Provided material
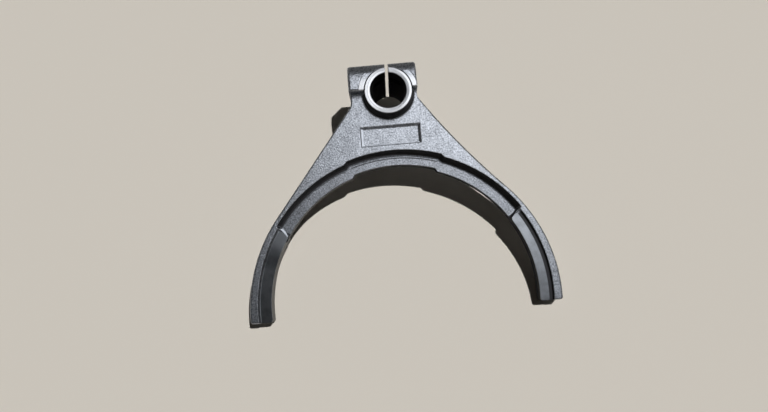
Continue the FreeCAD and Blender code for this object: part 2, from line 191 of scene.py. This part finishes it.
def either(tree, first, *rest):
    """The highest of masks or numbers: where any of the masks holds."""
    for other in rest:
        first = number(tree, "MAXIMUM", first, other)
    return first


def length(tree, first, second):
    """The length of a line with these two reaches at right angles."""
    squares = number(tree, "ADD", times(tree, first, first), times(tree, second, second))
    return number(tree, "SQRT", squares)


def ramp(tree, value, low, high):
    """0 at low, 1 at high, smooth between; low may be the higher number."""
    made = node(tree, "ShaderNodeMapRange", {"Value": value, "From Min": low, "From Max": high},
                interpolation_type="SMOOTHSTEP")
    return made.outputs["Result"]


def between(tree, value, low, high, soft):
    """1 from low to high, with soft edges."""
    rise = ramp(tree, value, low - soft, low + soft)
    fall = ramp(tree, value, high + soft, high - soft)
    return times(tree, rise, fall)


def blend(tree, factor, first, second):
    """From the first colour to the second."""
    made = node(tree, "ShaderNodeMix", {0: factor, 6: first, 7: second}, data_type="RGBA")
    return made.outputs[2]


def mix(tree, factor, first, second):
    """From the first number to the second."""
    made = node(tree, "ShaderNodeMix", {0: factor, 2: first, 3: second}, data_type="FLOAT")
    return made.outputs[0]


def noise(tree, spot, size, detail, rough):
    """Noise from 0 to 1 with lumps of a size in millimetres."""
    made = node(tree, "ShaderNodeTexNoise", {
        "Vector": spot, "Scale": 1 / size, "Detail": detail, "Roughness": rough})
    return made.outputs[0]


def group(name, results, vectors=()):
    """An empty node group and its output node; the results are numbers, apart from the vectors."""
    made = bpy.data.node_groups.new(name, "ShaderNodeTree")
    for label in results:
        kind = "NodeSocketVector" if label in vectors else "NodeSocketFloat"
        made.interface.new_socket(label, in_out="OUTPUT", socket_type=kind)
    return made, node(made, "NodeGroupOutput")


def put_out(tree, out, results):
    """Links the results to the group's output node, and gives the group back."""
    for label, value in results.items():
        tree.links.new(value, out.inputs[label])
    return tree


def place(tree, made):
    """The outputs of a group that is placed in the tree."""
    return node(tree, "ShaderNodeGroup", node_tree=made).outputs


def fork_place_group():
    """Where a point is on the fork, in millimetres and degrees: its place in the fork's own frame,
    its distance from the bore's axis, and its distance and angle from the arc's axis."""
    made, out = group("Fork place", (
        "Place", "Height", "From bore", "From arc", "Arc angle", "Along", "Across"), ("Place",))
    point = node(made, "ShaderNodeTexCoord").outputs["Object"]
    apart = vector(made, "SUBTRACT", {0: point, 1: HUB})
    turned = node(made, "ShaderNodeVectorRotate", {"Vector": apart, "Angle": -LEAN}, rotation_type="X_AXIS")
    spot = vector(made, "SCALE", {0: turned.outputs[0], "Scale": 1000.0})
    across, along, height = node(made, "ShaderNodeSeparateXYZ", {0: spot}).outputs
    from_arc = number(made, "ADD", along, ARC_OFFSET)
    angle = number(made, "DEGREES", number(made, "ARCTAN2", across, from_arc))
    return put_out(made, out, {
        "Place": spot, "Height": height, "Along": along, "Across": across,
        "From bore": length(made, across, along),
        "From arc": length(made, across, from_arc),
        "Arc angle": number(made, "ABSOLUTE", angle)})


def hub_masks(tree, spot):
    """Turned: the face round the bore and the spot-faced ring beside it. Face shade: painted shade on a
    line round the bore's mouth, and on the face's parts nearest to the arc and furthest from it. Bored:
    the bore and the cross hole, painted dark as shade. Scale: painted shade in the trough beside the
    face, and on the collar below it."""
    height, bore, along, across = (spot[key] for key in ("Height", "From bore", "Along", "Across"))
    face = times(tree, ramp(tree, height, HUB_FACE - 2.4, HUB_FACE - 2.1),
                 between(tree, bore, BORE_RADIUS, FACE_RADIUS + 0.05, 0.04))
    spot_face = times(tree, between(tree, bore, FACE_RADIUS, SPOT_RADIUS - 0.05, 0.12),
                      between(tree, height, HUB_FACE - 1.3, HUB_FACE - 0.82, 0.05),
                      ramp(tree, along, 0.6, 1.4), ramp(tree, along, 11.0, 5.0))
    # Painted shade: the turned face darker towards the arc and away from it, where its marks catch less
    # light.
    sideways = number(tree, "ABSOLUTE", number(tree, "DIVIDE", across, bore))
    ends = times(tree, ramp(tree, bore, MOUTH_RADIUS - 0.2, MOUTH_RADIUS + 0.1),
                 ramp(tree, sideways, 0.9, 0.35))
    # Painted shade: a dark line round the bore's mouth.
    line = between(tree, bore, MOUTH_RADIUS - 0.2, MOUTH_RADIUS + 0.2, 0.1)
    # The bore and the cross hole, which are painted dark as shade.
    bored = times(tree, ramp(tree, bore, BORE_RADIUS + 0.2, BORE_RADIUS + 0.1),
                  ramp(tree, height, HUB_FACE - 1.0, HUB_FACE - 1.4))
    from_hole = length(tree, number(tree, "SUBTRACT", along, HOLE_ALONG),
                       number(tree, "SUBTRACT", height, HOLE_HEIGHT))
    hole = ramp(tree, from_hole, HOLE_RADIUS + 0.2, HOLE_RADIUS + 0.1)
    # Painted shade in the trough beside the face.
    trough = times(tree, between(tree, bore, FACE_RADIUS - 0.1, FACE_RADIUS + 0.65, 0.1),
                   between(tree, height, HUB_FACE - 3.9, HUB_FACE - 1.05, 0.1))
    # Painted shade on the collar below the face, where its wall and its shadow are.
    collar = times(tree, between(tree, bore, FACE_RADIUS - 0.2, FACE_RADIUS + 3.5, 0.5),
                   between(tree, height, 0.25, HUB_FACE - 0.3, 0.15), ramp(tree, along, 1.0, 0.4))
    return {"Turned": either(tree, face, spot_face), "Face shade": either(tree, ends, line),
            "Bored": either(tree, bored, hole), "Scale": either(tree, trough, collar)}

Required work
Exactly as they stand, set down the lines from the top of the data through the line with "return first".

Output for this task
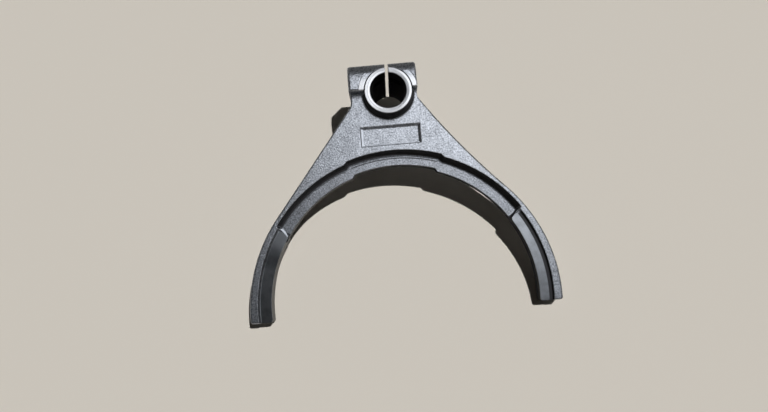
Continue the FreeCAD and Blender code for this object: part 2, from line 191 of scene.py. This part finishes it.
def either(tree, first, *rest):
    """The highest of masks or numbers: where any of the masks holds."""
    for other in rest:
        first = number(tree, "MAXIMUM", first, other)
    return first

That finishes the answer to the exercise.